Se equiparar as ações de Israel às políticas genocidas da Alemanha nazista é para muitos um exagero, de igual modo não seria exagero justificar 30 mil (!) mortes palestinas como um “mero” efeito colateral das operações israelenses? Por acaso não seria de se esperar que: em um conflito tão complexo como este – envolvendo duas comunidades que passaram por tanta tragédia nas últimas décadas (judeus e palestinos) – existam queixas arrazoadas de um e de outro lado? Diante desse contexto, podemos, sim, questionar a ideia tradicional de imparcialidade a respeito de qualquer agente mediador que vier a participar de um processo de negociação entre israelenses e palestinos.
As palavras de Lula, por fim, apontaram sua inclinação não para com o Hamas, e sim para com o sofrimento da população Palestina em Gaza. São coisas distintas. Outrossim, é certo que a comparação das ações de Israel com a Alemanha nazista pode ter minado a confiança das autoridades em Tel Aviv no chefe de Estado brasileiro, complicando uma futura reaproximação entre as partes. É verdade também que, no que diz respeito à participação do Brasil nos debates referentes a um processo de paz no Oriente Médio, Lula, via de regra, será mais bem-visto pelas autoridades palestinas do que por Netanyahu. Por outro lado, não seria o caso então de admitir que também o Ocidente complicou e muito a sua posição mediadora, em vista de seu apoio deliberado e incondicional a Israel? Sobretudo quando olhamos para o número de vítimas em Gaza desde o início das operações.

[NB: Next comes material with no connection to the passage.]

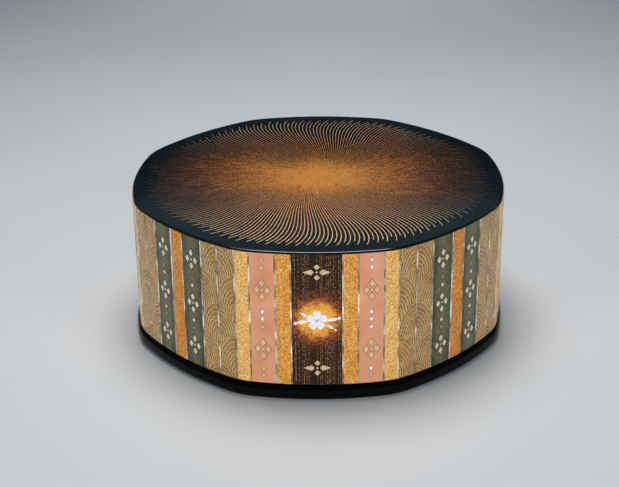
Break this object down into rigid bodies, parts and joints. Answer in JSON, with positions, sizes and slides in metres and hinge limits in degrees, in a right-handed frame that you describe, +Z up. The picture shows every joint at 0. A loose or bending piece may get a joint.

Fato é que não existem fórmulas prontas em uma situação como essas. Nesse ínterim, preferências – sejam elas estratégicas ou políticas – por Israel ou pela causa Palestina vão sendo evidenciadas por parte de diferentes chefes de Estado, conforme o conflito se prolonga e se complica. Mas a pergunta que fica é: daria para ser diferente? Chefes de Estado são seres humanos e, enquanto tal, possuem suas próprias inclinações e visões de mundo. Alguém é capaz de negar isso? Afinal, quem não tem preferências, que atire a primeira pedra.
As opiniões expressas neste artigo podem não coincidir com as da redação.